Lessons learned. No pictures of the rodents, as I do not want to make these bastards famous.
Chipmunks have personality. They hear you come outside for your morning meander around the grounds and run in front of you, chirping, or whatever you call that exclamation they emit when they think you are trespassing in their territory. Sometimes, Master Chipmunk will stop, stand up, look at you and they run away to a place he/she can't be found. Chirping, of course. Pretty sure I know how to say "ha ha fuck you" in chipmunkese.
Back in the warm, balmy spring, around April, I found three chipmunk holes. Two, I was able to flood the holes and have the sand under the concrete cave them in and repack the holes with more dirt. That worked, no holes in those two locations. The third hole comes out from under the driveway. It's bigger, and well supported. Around that time, a large chipmunk mysteriously died. Again, walk outside to get my morning dose of garden and didn't even get a step out of the door. Dead chipmunk, dead in the middle of my front sidewalk, a foot from the front porch. It was staring at me. Dead eyes. I walked back into my house, not breaking eye contact as I didn't want this to be some odd trick where that son of a bitch runs up into my house as I step back in. Later that day, having avoided my front door and deeply hoping the mail person had no package to leave on the porch, I asked someone else to take care of the problem. I love you, A.
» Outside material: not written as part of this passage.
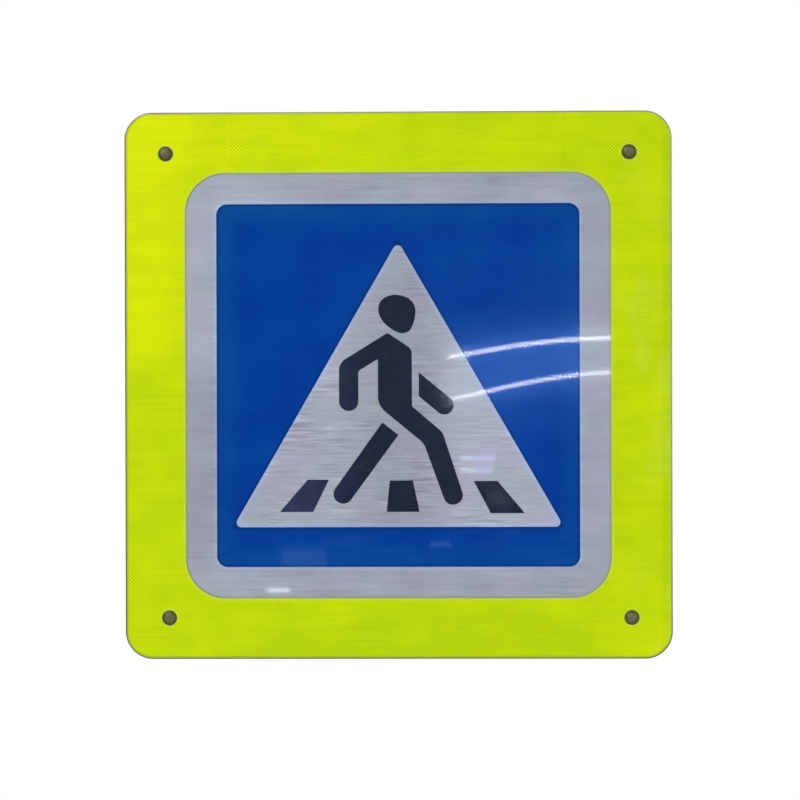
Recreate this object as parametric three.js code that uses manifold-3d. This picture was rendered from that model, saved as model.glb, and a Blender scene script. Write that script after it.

After the not-unfortunate demise of Master/Mistress Chipmunk, the body of it was buried in that last remaining chipmunk hole. If you would prefer to think we carefully buried the chipmunk in its own hole out of kindness and respect, well, you are certainly free to think that. A weed of some sort was growing nearby so we just allowed the weed to grow in that space, filling the area quickly, soon becoming a bush. It was a prettier weed but last week, we decided a striking pink Asiatic lily would look better in that area, as well the weed-bush was enormous and starting to grow onto the sidewalk. I advocated for placing the lily next to the weed and trimming the weed-bush. I had seen nary a chipunk since The Incident and was convinced the weed bush's roots were filling in the hole and preventing more lil' sumbitches from making another entrance. My better half insisted the weed bush needed to be removed. So he did that.
*angry face* I need an angry face I Told you So picture. Noted.
Anyway, a couple of days later a chipunk runs right in front of me and into the new hole dug where the weed bush was. I fill the hole with dirt. A few hours later, the hole is back and chipunk is chirping at my invasion into his/her yard. I plug the hole with about 10 landscape rocks. Next morning? Rocks pushed aside to make room for a new hole. I flooded it, put rocks back and put a large heavy rock, about the size of a football, over that space. Next couple of days, sumbitch makes it a point to chirp at me before running off to a hole I still haven't found. On the third day after Big Rock Placement, a new hole is dug about a foot away from the original. Also, my garlic is chewed down, along with my begonia and a few other flowers. Six begonia burbs planted and I only have one chewed down plant. Chipunk is still running and chirping at me, whenever I'm outside.
Later this day, Chipunk runs up a gutter. I text my SO to grab the trap and I make sure to make my presence known so he/she stays in the gutter. We grabbed our live rodent trap (useless until now) and place it around the end of the gutter and waited. He/she was later relocated very far away from our yard. No more chirping.
We still have another hole to find but the damage from chipunks has ceased and I haven't seen another one yet.
Helpful Hints from this story: Chipmunks can move small rocks. If you have a rooty plant covering a chipunk hole, might want to leave it. The weed had a strong scent if snipped, so that may have been a deterrent as well. Small chipmunks can't crawl vertically up a gutter, so that's a great trapping opportunity.